I'm starting a project where I need to use the sequence for a number of individuals so I have been given a number of large VCF files which I understand contain the differences from the reference genome. What I want to do is to recreate the sequence for each individual for particular genes - Is there already software available that will do this?
In any case I believe I understand the initial portion which describes what's present in the initial reference genome (e.g. A), it's position, and the potential alternatives (e.g. G,T), my confusion comes in when I look at the data describing the individuals.

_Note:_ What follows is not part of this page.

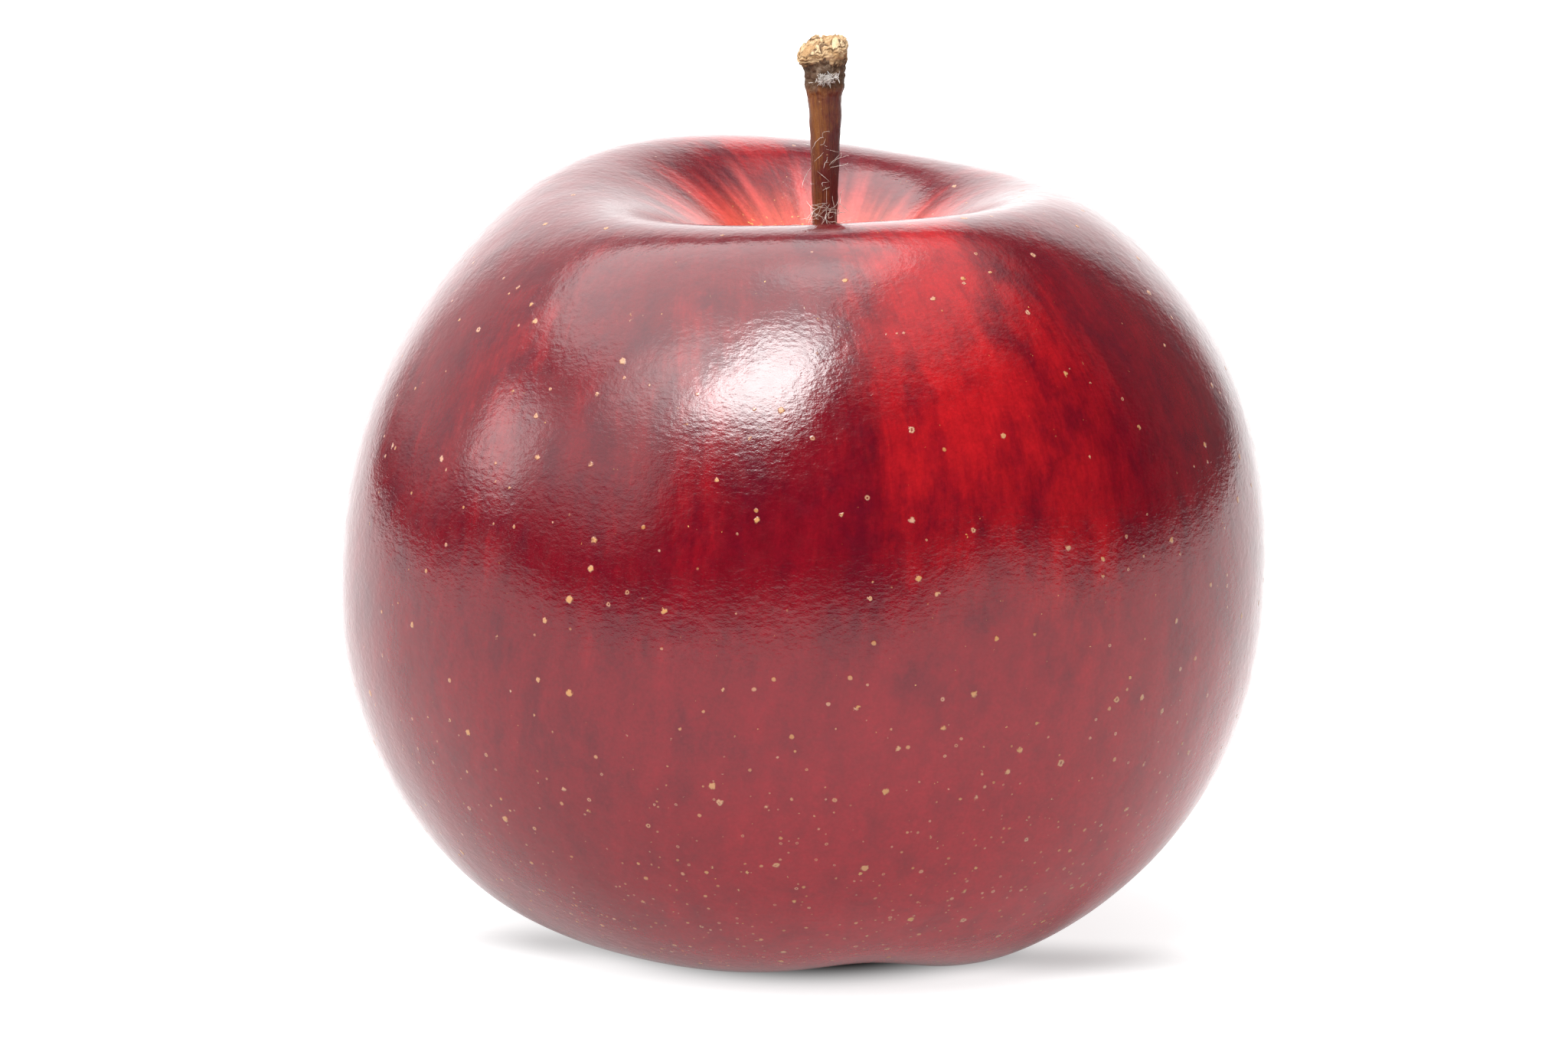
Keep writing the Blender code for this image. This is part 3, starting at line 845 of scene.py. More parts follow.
def make_spots_group():
    """Scattered spots, such as pores: a body, a rim round it, and each spot's own number.
    The spots are balls round scattered points, so the surface slices them to all sizes."""
    tree, given, out = new_group(
        "spots", (("Place", "Vector", None), ("Spacing", "Float", 3.0), ("Radius", "Float", 0.35),
                  ("Share", "Float", 1.0), ("Ragged", "Float", 0.15)),
        (("Body", "Float"), ("Rim", "Float"), ("Number", "Float")))
    shift = add_node(tree, "TexNoise", {"Vector": given["Place"], "Scale": 3.4, "Detail": 2.0})
    wobble = vector_maths(tree, "SUBTRACT", shift.outputs["Color"], (0.5, 0.5, 0.5))
    reach = times(tree, given["Ragged"], 2.0)
    wobble = add_node(tree, "VectorMath", {0: wobble, "Scale": reach}, operation="SCALE").outputs[0]
    moved = vector_maths(tree, "ADD", given["Place"], wobble)
    cells = add_node(tree, "TexVoronoi", {"Vector": moved, "Randomness": 1.0,
                                          "Scale": maths(tree, "DIVIDE", 1.0, given["Spacing"])})
    gap = times(tree, cells.outputs["Distance"], given["Spacing"])
    number = add_node(tree, "SeparateColor", {0: cells.outputs["Color"]}).outputs
    chosen = maths(tree, "LESS_THAN", number["Red"], given["Share"])
    size = maths(tree, "MULTIPLY_ADD", number["Green"], 0.6, 0.5)
    ratio = maths(tree, "DIVIDE", gap, times(tree, given["Radius"], size))
    body = times(tree, ramp(tree, ratio, 1.20, 0.70), chosen)
    core = times(tree, ramp(tree, ratio, 0.55, 0.25), ramp(tree, number["Blue"], 0.35, 0.60))
    tree.links.new(body, out["Body"])
    tree.links.new(times(tree, body, maths(tree, "SUBTRACT", 1.0, core)), out["Rim"])
    tree.links.new(number["Blue"], out["Number"])
    return tree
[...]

If we take the example on line 3 here http://www.internationalgenome.org/wiki/Analysis/vcf4.0/ (chrom 20, position 1110696, reference A , alternatives G,T ) It describes the personal information in a format of GT:GQ:DP:HQ, so for individual NA00001 this is 1|2:21:6:23,27. When I looked up information on the 1|2 portion my understanding is that these represents two alleles for this position, but in order to reconstruct, which should I be using in the sequence? For example if the reference geneome looks like this
"...ATGT A CTGA..." where the A here is at position 1110696, how would the genome for an individual look?
Is it the case that it would look like both "...ATGT G CTGA..." and "...ATGT T CTGA..." ? and is there a way in which I can determine which is the "correct" sequence to use?
I really appreciate any help people can offer me on this. Thanks.